The panel aft hook 44 is sealingly joined to the hanger aft hook 34d in a conventional manner for controlling undesirable leakage therebetween, and is not the subject of the present invention. Since the panel forward hook 42 must be locked into its final position in the hanger forward slot 46, suitable manufacturing tolerances are required therebetween to enable assembly thereof without unacceptable interference therebetween. Manufacturing tolerances in prior art conventional designs result in undesirable leakage flowpaths around the panel forward hook 42. To accommodate this leakage in prior art designs, additional parasitic bleed air flow is required for ensuring acceptable backflow margin. However, leakage around the panel forward hook 42 undesirably increases the thermal response of that component which adversely affects the blade tip clearance C.

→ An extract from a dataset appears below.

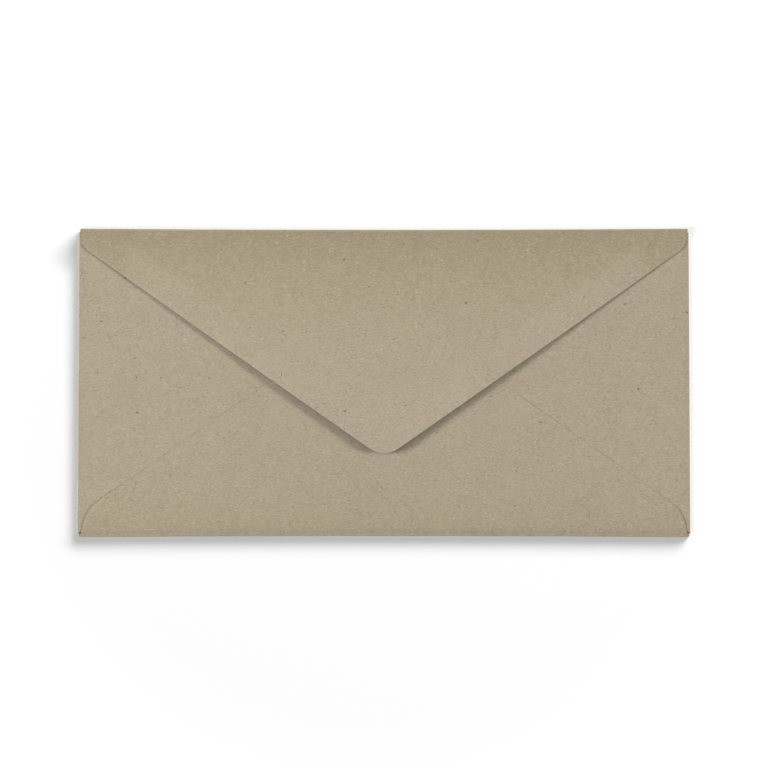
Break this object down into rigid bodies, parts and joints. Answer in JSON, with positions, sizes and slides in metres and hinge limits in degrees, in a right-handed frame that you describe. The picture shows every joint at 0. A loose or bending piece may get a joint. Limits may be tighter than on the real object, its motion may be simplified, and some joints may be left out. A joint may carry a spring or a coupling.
{
  "type": "envelope",
  "caption": "Pointed-flap envelope folded from a sheet of recycled kraft paper, with glued seams, a letter pocket and a gummed seal flap that swings open on its crease.",
  "frame": {"origin": "centre of the address face, which the envelope lies on", "axes": "+X along the long side, to the right as seen from the back with the seal flap at the top; +Y towards the top fold that carries the seal flap; +Z out of the back, away from the address face"},
  "size_m": [0.22, 0.11, 0.0038],
  "materials": {
    "kraft_paper": "matte",
    "seam_glue": "satin",
    "flap_gum": "satin"
  },
  "bodies": {
    "pocket": {"front_panel": "kraft_paper", "left_side_fold": "kraft_paper", "left_side_flap": "kraft_paper", "right_side_fold": "kraft_paper", "right_side_flap": "kraft_paper", "bottom_fold": "kraft_paper", "bottom_flap": "kraft_paper", "left_seam_glue": "seam_glue", "right_seam_glue": "seam_glue", "top_crease": "kraft_paper"},
    "flap": {"seal_flap": "kraft_paper", "seal_gum": "flap_gum"}
  },
  "joints": [
    {"name": "flap_hinge", "type": "hinge", "parent": "pocket", "child": "flap", "pos_m": [0, 0.0545, 0.00085], "axis": [-1, 0, 0], "range_deg": [-1.5, 178.5], "deforming": ["top_crease"]}
  ]
}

More specifically, and referring again to FIG. 2, the hanger 34 includes a plurality of circumferentially spaced apart inlet apertures 50 extending axially therethrough radially above the hanger inner forward hook 34c and radially below the hanger outer forward hook 34a from the forward face of the hanger 34 into its center region. The inlet apertures 50 carry a portion of the bleed air 14a axially aft through the forward portion of the hanger 34 to the center region. Each of the panels 36 includes a plurality of circumferentially spaced apart outlet or purge apertures 52 extending through the leading edge thereof below the panel forward hook 42. The panel outlet apertures 52 are representative of the various outlet apertures which may extend through the panel 36 for providing effective cooling thereof, with the spent bleed air then being channeled into the combustion gas flowpath below the panels 36.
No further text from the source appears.